We also need to set up the rooms and turn them over between patients quickly. To that end, based on the Single Minute Exchange of Dies created (SMED) created by Shigeo Shingo, we think of setup in two terms.

  • The first is called external setup: activities that can be performed even if the patient is still in the chair. An example would be moving the instruments that are no longer needed to the sterilization area. External setup is what we need to strive for. We need to clean everything we can clean and reorganize everything we can reorganize while the patient is still in the chair, so we can turn the room over as quickly as possible.
  • The second term we need to be familiar with is internal setup: activities that cannot be performed unless the patient is outside the room. An example would be to change the plastic cover of the chair; this cannot be done unless the patient is out of the chair.

As we analyze the different activities belonging to the two kinds of setups, we will see that with a little analysis, some of the internal setup steps could be transformed into external setup, allowing to turn the rooms over much faster.

Synchronization
Synchronization means directing the different providers to where they are needed exactly at the time they are needed – not before or after (this is called Just-In-Time). Experience has revealed that if we utilize our resources only when they are needed, not before or after, we can save a remarkable amount of time money and efforts. Just-In-Time is the least expensive way to perform any task.

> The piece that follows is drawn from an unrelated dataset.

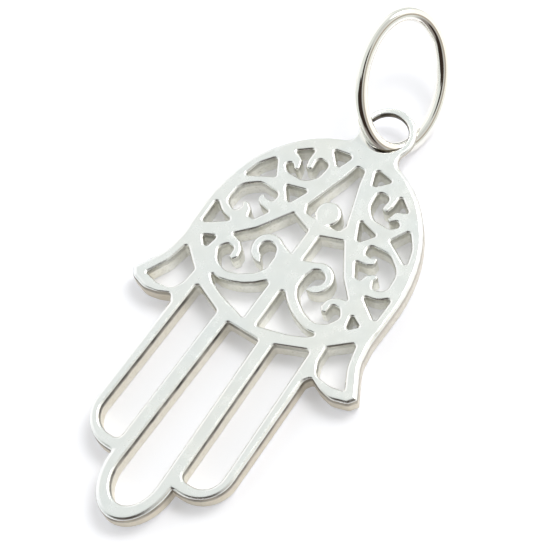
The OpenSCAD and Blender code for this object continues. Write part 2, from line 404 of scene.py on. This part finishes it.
def inside(points, loops):
    """True for each point that has metal under it: inside an odd number of outlines."""
    odd = np.zeros(len(points), bool)
    for loop in loops:
        for a, b in zip(loop, np.roll(loop, -1, axis=0)):
            rise = b[1] - a[1]
            beside = (points[:, 1] < a[1]) != (points[:, 1] < b[1])
            if beside.any():
                cross = a[0] + (points[:, 1] - a[1]) * (b[0] - a[0]) / rise
                odd ^= beside & (points[:, 0] < cross)
    return odd


class Cast:
    """Points and faces of the cast hand, gathered outline by outline, with each face's finish."""

    def __init__(self):
        self.points = []
        self.faces = []
        self.finish = []
        self.back_rims = []
        self.face_rims = []

    def add(self, rings):
        """Adds the rings round one outline, from the back to the face, and joins each to the next one."""
        count = len(rings[0].places)
        firsts = [len(self.points) + count * i for i in range(len(rings))]
        for ring in rings:
            self.points += [(x, y, z) for (x, y), z in zip(ring.places, ring.heights)]
        for low, high, below, above in zip(firsts, firsts[1:], rings, rings[1:]):
            finish = FACE if below.finish == FACE else above.finish
            for i in range(count):
                j = (i + 1) % count
                self.faces.append((low + i, low + j, high + j, high + i))
                self.finish.append(finish)
        self.back_rims.append((rings[0].places, firsts[0]))
        self.face_rims.append((rings[-1].places, firsts[-1]))

    def cap(self, rims, extra, up):
        """Fills a flat side between its rims, with extra points where the back isn't flat."""
        loops = [loop for loop, _ in rims]
        index = [first + np.arange(len(loop)) for loop, first in rims]
        index = np.concatenate(index + [len(self.points) + np.arange(len(extra))])
        self.points += [(x, y, back_height(x, y)) for x, y in extra]
        drawn = []
        at = 0
        for loop in loops:
            drawn += [(at + i, at + (i + 1) % len(loop)) for i in range(len(loop))
                      if np.any(loop[i] != loop[(i + 1) % len(loop)])]
            at += len(loop)
        flat = [Vector(p) for p in np.concatenate(loops + [extra])]
        _, edges, triangles, origin, edge_origin, _ = delaunay_2d_cdt(flat, drawn, [], 0, CAP_JOIN)
        triangles = [list(t) for t in triangles]
        # An outline that folds back runs along an edge twice, and a step over it there changes no side
        walls = {frozenset(edge) for edge, sources in zip(edges, edge_origin) if len(sources) % 2}
        for triangle, filled in zip(triangles, metal_side(triangles, walls)):
            if filled and all(origin[i] for i in triangle):
                corners = [int(index[origin[i][0]]) for i in triangle]
                self.faces.append(tuple(corners if up else corners[::-1]))
                self.finish.append(FACE)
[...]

To coordinate the movement of providers in our office, we utilize a sheet of paper that we call Kanban – Japanese for signal. We are not trying to be fancy here by utilizing Japanese terminology, but because when I was studying the Toyota production system, I found that American engineers have adopted the term in their daily language. To stay true to the management environment and to avoid confusing any person trying to research the subject, we decided to use the original Japanese term, Kanban.

The importance of Kanban is that it directs the providers to their next movement. If you always know your best “next move,” you can go through your day in the most efficient manner.
But for everyone to know their best next move, someone needs to think for us. It is said for example, that President Carter relied on his staff to inform him where he should be and what he should be doing at any moment. Similarly, we have created a position (that people are starting to utilize in hospitals,) called “Patient Care Flow Manager.” The flow manager’s job is to supervise patients, not workers, and make sure that they are receiving value-added work all the time. If the assistants are busy, the flow manager starts helping the patient until someone is freed up to take over.

Another important aspect of the flow manager’s job is to constantly watch for anything that frustrates providers and constantly improve it. She corrects any conditions causing frustration, like excessive walking or missing instruments and materials from the operatories, or mistakes in the patient’s file and in insurance claim filing, etc.

Continuous improvement
In conclusion, if you want to improve productivity, it is important to know how to organize work around the patient, not the operator. In dentistry, we try to perform “one-patient flow.” In an ideal world, everything is diagnosed and treated in the same day. But, since we know that in many cases that is not possible, we utilize continuous improvement and problem-solving techniques not described in this article, to remove any obstacles preventing us from performing “one-patient flow.”

Over time, these techniques help us reduce the treatment lead time, a major factor in productivity improvement. However, before those techniques can be used, we have to prepare the field by organizing the work around the four principles mentioned in this article. This kind of organization makes problems more visible, allowing us to resolve them one by one and leading to unlimited productivity improvements.